Com o processo de ratificação do acordo para a criação de uma zona de livre comércio entre o Mercosul e a União Europeia (UE) paralisado, a pressão da esquerda europeia para impedir que o entendimento saia do papel é cada vez mais intensa.
Na última segunda-feira (26), a Comissão Europeia, que tem a prerrogativa de submeter ou não o acordo ao Conselho Europeu e ao Parlamento para sua eventual confirmação e assinatura, indicou que o avanço do projeto que altera as regras do licenciamento ambiental no Legislativo brasileiro pesará em sua decisão.
A manifestação foi uma resposta a uma consulta do eurodeputado Miguel Urbán, líder do Anticapitalistas e membro destacado da bancada de esquerda no Parlamento da UE.
O órgão da UE assegurou que, se o Projeto de Lei 3.729/2004 for aprovado e “tiver um impacto negativo na proteção do meio ambiente”, como denunciam diversas ONGs, antes da entrada em vigência do acordo, “isso poderia influenciar a avaliação da Comissão sobre as condições adequadas para a apresentação do acordo para sua ratificação”.
Ou seja, se o projeto já aprovado na Câmara obtiver sinal verde do Senado brasileiro antes da assinatura do acordo entre Mercosul e UE, cenário mais provável, a Comissão Europeia deixou claro que seria criado mais um impedimento para o acordo avançar.
Na noite desta terça-feira (3), o texto-base de um outro projeto de lei que é muito criticado por ambientalistas foi aprovado na Câmara. É o PL 2.633/2020, que flexibiliza a regularização fundiária em terras da União.
Segundo ambientalistas, o “PL da grilagem”, como é conhecida a proposta, servirá como anistia a invasores de terra, já que autoriza o aumento de propriedades passíveis de regulamentação sem vistoria prévia, bastando a análise de documentos e a declaração de seu ocupante de que segue a legislação. O texto segue agora para o Senado.
Desde que as negociações entre Mercosul e UE foram concluídas, em junho de 2019, a política ambiental do governo de Jair Bolsonaro se tornou a principal pedra no sapato do acordo comercial.
Em recente entrevista, o embaixador da UE no Brasil, Ignacio Ybáñez, afirmou que o Brasil “precisa reconstruir a confiança com resultados concretos em matéria de desmatamento”.
Licenciamento ambiental
O projeto flexibiliza o licenciamento ambiental e simplifica processos. Na visão de críticos da iniciativa, em discussão há 17 anos, o projeto pode aumentar a destruição de biomas, colocar em risco populações tradicionais, como os indígenas, e piorar ainda mais a imagem do Brasil no exterior.

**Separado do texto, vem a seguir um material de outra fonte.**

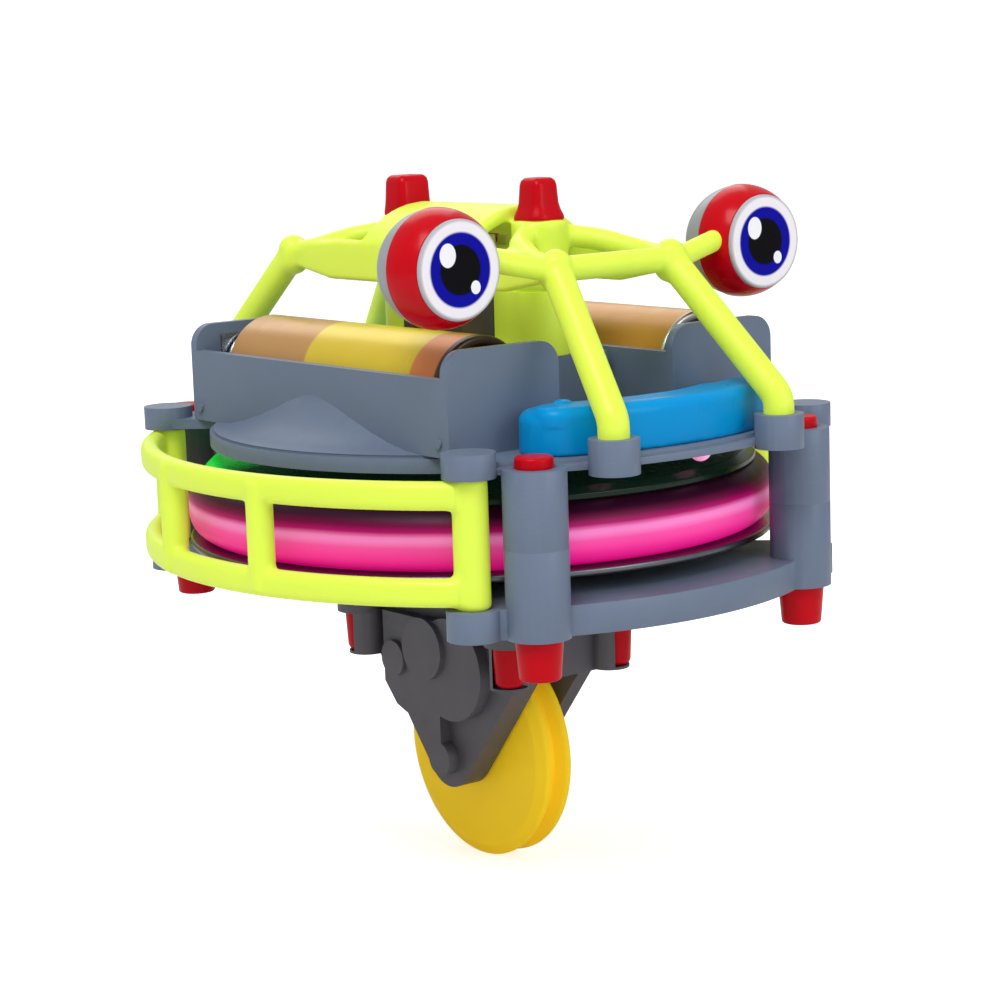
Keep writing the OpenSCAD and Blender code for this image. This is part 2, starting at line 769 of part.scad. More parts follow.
module idler_gear() {
    color(ivory) spur(idler_x, idler_z, pinion_teeth, outer_plane, idler_phase, shaft_r + run_gap);
}

module idler_axle() { color(steel) pin_y(idler_x, idler_z, shaft_r, -axle_end, -arm_in - 0.1); }

module gear_cluster() {
    // angle of the idler's tooth nearest the line of centres, passed on to the large gear
    slip = (idler_phase - to_cluster) * pinion_teeth / big_teeth;
    color(ivory) {
        spur(cluster_x, cluster_z, big_teeth, outer_plane,
            to_cluster + 180 + 180 / big_teeth - slip, shaft_r + run_gap);
        spur(cluster_x, cluster_z, small_teeth, inner_plane, to_final, shaft_r + run_gap);
        along_y(outer_plane[0], inner_plane[1]) translate([cluster_x, cluster_z]) difference() {
            circle(r = 2.4);
            circle(r = shaft_r + run_gap);
        }
    }
}

module cluster_axle() { color(steel) pin_y(cluster_x, cluster_z, shaft_r, -axle_end, -arm_in - 0.1); }

module final_gear() {
    color(ivory) spur(0, axle_z, final_teeth, inner_plane, to_final + 180 + 180 / final_teeth, shaft_r);
}

module wheel_axle() { color(steel) pin_y(0, axle_z, shaft_r, -6.3, left_wall - 0.3); }

module wheel() {
    w = wheel_half_w;
    g = groove_depth;
    color(yellow) translate([0, 0, axle_z]) rotate([90, 0, 0]) rotate_extrude($fn = 96) difference() {
        union() {
            translate([shaft_r, -w]) square([wheel_r - shaft_r - 1.1, 2 * w]);
            translate([shaft_r, -w + 1.1]) square([wheel_r - shaft_r, 2 * w - 2.2]);
            for (s = [-1, 1]) translate([wheel_r - 1.1, s * (w - 1.1)]) circle(r = 1.1, $fn = 32);
        }
        polygon([[wheel_r - g, -0.25], [wheel_r - g, 0.25], [wheel_r + 1, 1.1], [wheel_r + 1, -1.1]]);
        for (s = [-1, 1]) translate([3.8, s * w - 0.15]) square([7.2, 0.3]);
    }
}

// ---- Gear case ----
module arm_outline() {
    t = tip_tangent(case_x, case_bottom);
    polygon([[-case_x, ear_plate_z], [-case_x, case_bottom], [-t[0], t[1]], [0, axle_z], t,
        [case_x, case_bottom], [case_x, ear_plate_z]]);
    translate([0, axle_z]) circle(r = tip_r);
}

module peg_spots(z) { four(norm([peg_x, peg_y]), atan2(peg_y, peg_x), z) children(); }

module gear_case() {
    color(charcoal) difference() {
        union() {
            along_y(-inner_wall, -arm_in) arm_outline();
            along_y(arm_in, left_wall) arm_outline();
            for (x = [-case_x, case_x - 2]) translate([x, -inner_wall, case_bottom])
                cube([2, inner_wall + 9.0, ear_plate_z - case_bottom]);
            translate([-case_x, -9, ear_plate_z]) cube([2 * case_x, 18, case_top - ear_plate_z]);
            peg_spots(ear_bottom) cylinder(r = ear_r, h = case_top - ear_bottom);
            // half sockets beside the red pegs
            four(norm([peg_x - 0.7, peg_y - 0.5]), atan2(peg_y - 0.5, peg_x - 0.7), case_bottom + 0.2)
                cylinder(r = 2.7, h = ear_bottom - case_bottom);
            translate([-2, left_wall - eps, axle_z]) cube([4, 0.8, 14]);
        }
        // window for the worm and the worm wheel
        translate([-13.4, -2.6, ear_plate_z - 1]) cube([17, 5.2, 5]);
        peg_spots(30) cylinder(r = pin_r, h = 20);
        peg_spots(peg_bottom) cylinder(r = peg_top_r + 0.1, h = ear_bottom - peg_bottom);
        pin_y(0, axle_z, shaft_r + run_gap, -10, 10);
        pin_y(first_x, first_z, shaft_r + run_gap, -10, 10);
        for (p = [[idler_x, idler_z], [cluster_x, cluster_z]]) pin_y(p[0], p[1], shaft_r, -10, 0);
        // the gear cover fits against this corner of the ears
        translate([-case_x - 6, -cover_face - 0.1, case_bottom - 1])
            cube([2 * case_x + 12, cover_face - inner_wall + 0.1, ear_plate_z - case_bottom + 1]);
    }
}

// Raised fields of the gear cover, drawn in the XZ plane
module raised_field() {
    translate([2.9, 28.5]) circle(r = 7.3);
    polygon([[-12.3, 35], [-12.3, 24.6], [-9.6, 21.6], [-5.6, 20.1], [0, 20.6], [3, 24], [3, 35]]);
    translate([-2.2, axle_z]) square([2.8, 8]);
    translate([0, axle_z - 0.4]) circle(r = 2.4);
}

module raised_bosses() {
    translate([-2.4, 30.8]) circle(r = 4.5);
    translate([-9.4, 28.4]) circle(r = 2.6);
}

module gear_cover() {
    gears = [[first_x, first_z, gear_r(pinion_teeth)], [idler_x, idler_z, gear_r(pinion_teeth)],
        [cluster_x, cluster_z, gear_r(big_teeth)]];
    room = 0.95;
    color(charcoal) difference() {
        union() {
            along_y(-cover_face, -inner_wall) arm_outline();
            along_y(-bulge_face, -cover_face + eps) raised_field();
            along_y(-boss_face, -bulge_face + eps) raised_bosses();
        }
        for (g = gears) pin_y(g[0], g[1], g[2] + room, outer_plane[0] - 0.2, -inner_wall + 1);
        pin_y(cluster_x, cluster_z, gear_r(small_teeth) + room, inner_plane[0] - 0.2, -inner_wall + 1);
        pin_y(0, axle_z, gear_r(final_teeth) + 0.75, inner_plane[0] - 0.2, -inner_wall + 1);
        pin_y(0, axle_z, shaft_r + run_gap, -6.4, 0);
        pin_y(first_x, first_z, shaft_r + run_gap, -7.2, 0);
        for (p = [[idler_x, idler_z], [cluster_x, cluster_z]]) pin_y(p[0], p[1], shaft_r, -axle_end, 0);
        for (p = screw_spots) pin_y(p[0], p[1], 0.8, -cover_face + 0.5, 0);
        for (p = screw_spots) pin_y(p[0], p[1], 1.5, -cover_face - 1, -cover_face + 0.5);
    }
}

screw_spots = [[13.4, 34.5], [-13.9, 36.4]];

module cover_screws() {
    color(steel) for (p = screw_spots) {
        pin_y(p[0], p[1], 1.5, -cover_face, -cover_face + 0.5);
        pin_y(p[0], p[1], 0.8, -cover_face + 0.5, -inner_wall);
    }
}

module gearbox_pegs() {
    color(red) peg_spots(0) {
        translate([0, 0, peg_bottom]) cylinder(r1 = 1.9, r2 = peg_top_r, h = ear_bottom - peg_bottom);
        translate([0, 0, 33]) cylinder(r = pin_r, h = 11);
    }
}

lower_frame();
upper_frame();
post_pins();
right_guard();
left_guard();
cage();
cage_caps();
tower_front();
tower_rear();
right_eye_front();
right_eye_back();
right_eye_disc();
left_eye_front();
left_eye_back();
left_eye_disc();
front_cover();
rear_cover();
circuit_boards();
leds();
switch_body();
switch_slider();
right_cell();
left_cell();
contact_springs();
contact_plates();
motor_can();
motor_end_cap();
motor_leads();
upper_bush();
lower_bush();
drive_shaft();
flywheel_hub();
flywheel_flange();
flywheel_weight();
flywheel_rim();
flywheel_cover();
worm();
worm_wheel();
first_shaft();
first_pinion();
idler_gear();
idler_axle();
gear_cluster();
cluster_axle();
final_gear();
wheel_axle();
wheel();
gear_case();
gear_cover();
gearbox_pegs();
cover_screws();
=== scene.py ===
"""Light-up gyroscope top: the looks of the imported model, piece by piece."""

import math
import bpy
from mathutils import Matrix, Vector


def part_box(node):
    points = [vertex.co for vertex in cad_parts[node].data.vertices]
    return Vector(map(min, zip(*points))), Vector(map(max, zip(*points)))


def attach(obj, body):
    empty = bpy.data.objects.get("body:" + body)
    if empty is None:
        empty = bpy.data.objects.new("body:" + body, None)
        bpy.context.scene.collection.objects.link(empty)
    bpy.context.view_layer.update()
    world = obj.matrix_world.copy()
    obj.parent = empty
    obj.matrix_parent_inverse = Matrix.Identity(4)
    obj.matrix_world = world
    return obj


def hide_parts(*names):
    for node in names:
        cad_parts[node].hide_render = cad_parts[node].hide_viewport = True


bl_info = {
    "name": "Gyroscope top",
    "version": (1, 0, 0),
    "blender": (4, 5, 0),
    "location": "View3D > Sidebar > Gyroscope top",
    "description": "Builds the lit gyroscope top around its packed frame",
    "category": "Object",
}

import bpy
import numpy as np
from bpy.props import FloatProperty, FloatVectorProperty, IntProperty, PointerProperty
from mathutils import Matrix, Vector

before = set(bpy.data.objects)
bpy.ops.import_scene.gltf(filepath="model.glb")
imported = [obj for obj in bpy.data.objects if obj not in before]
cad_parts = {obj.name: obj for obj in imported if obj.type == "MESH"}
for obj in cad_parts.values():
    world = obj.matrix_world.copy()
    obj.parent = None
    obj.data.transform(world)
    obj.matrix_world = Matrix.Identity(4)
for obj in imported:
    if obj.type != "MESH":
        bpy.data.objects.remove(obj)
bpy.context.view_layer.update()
MM = 0.001
TURN = 2 * math.pi
PAINTED_LIGHT_WAY = math.radians(-130)    # direction from the axis towards which light is painted on the flywheel's lid and rim, at rest
CREASE = math.radians(35)       # edges sharper than this stay sharp in a piece's shading

# Places that the pieces share, in metres, from the frame
WHEEL_LOW, WHEEL_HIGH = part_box("wheel")
WHEEL_R = (WHEEL_HIGH.z - WHEEL_LOW.z) / 2
WHEEL_HALF_W = (WHEEL_HIGH.y - WHEEL_LOW.y) / 2
RIM_LOW, RIM_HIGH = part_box("flywheel_rim")
FLANGE_LOW, FLANGE_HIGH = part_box("flywheel_flange")
COVER_LOW, COVER_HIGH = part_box("front_cover")
CELL_LOW, CELL_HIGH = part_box("right_cell")
PIN_LOW, PIN_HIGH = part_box("post_pins")
PEG_LOW, PEG_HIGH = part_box("gearbox_pegs")
CAP_LOW, CAP_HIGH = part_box("cage_caps")
EYE_LOW, EYE_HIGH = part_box("left_eye_back")
LEAD_LOW, LEAD_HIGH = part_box("motor_leads")
SPRING_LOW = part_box("contact_springs")[0]


def length(name, description, millimetres):
    """A size property, given in millimetres and held in metres."""
    return FloatProperty(name=name, description=description, default=millimetres * MM, min=0.0,
                         unit="LENGTH", precision=5)


def angle(name, description, degrees):
    """An angle property, given in degrees and held in radians."""
    return FloatProperty(name=name, description=description, default=math.radians(degrees),
                         subtype="ANGLE")


def linear(*levels):
    """Scene-linear colour of three display levels from 0 to 255."""
    shares = np.array(levels, float) / 255
    return tuple(np.where(shares <= 0.04045, shares / 12.92, ((shares + 0.055) / 1.055) ** 2.4))


def tint(name, description, *levels):
    """A colour property, given as three display levels."""
    return FloatVectorProperty(name=name, description=description, default=linear(*levels), size=3,
                               min=0.0, max=1.0, subtype="COLOR")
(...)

Também se questiona o fato de que a fiscalização continuará sendo executada por órgãos enfraquecidos pelo governo, como o Ibama.
“Se esta lei for aprovada, desastres ambientais como Brumadinho serão a norma e não a exceção”, disse Urbán.
Segundo o eurodeputado, que fez recentemente duríssimas críticas ao governo Bolsonaro sobre a administração da pandemia, o PL “contradiz as cláusulas sobre meio ambiente do acordo entre Mercosul e UE”.
“As políticas do governo Bolsonaro contra o meio ambiente, os povos originários e os direitos humanos demonstram o que estamos denunciando há algum tempo. Com genocidas do meio ambiente, o que chamamos de ecocidas, como Bolsonaro não há nada a ser negociado”, assegurou o eurodeputado.
Dificuldades em 2022
Entre diplomatas brasileiros, existem baixíssimas expectativas de que o acordo entre Mercosul e UE seja ratificado antes de 2023. A explicação para traçar esse panorama de médio prazo é política: com eleições na Alemanha este ano e na França no começo de 2022, o crescimento dos partidos verdes é um claríssimo complicador para qualquer tipo de avanço.
Depois virão as eleições brasileiras e, em palavras de uma fonte diplomática, “nenhum europeu vai querer assinar um acordo que seria usado por Bolsonaro na campanha”.
A criticada política ambiental brasileira, disse outra fonte diplomática, “caiu omo uma luva para os interesses dos setores protecionistas europeus, que nunca quiseram o acordo”.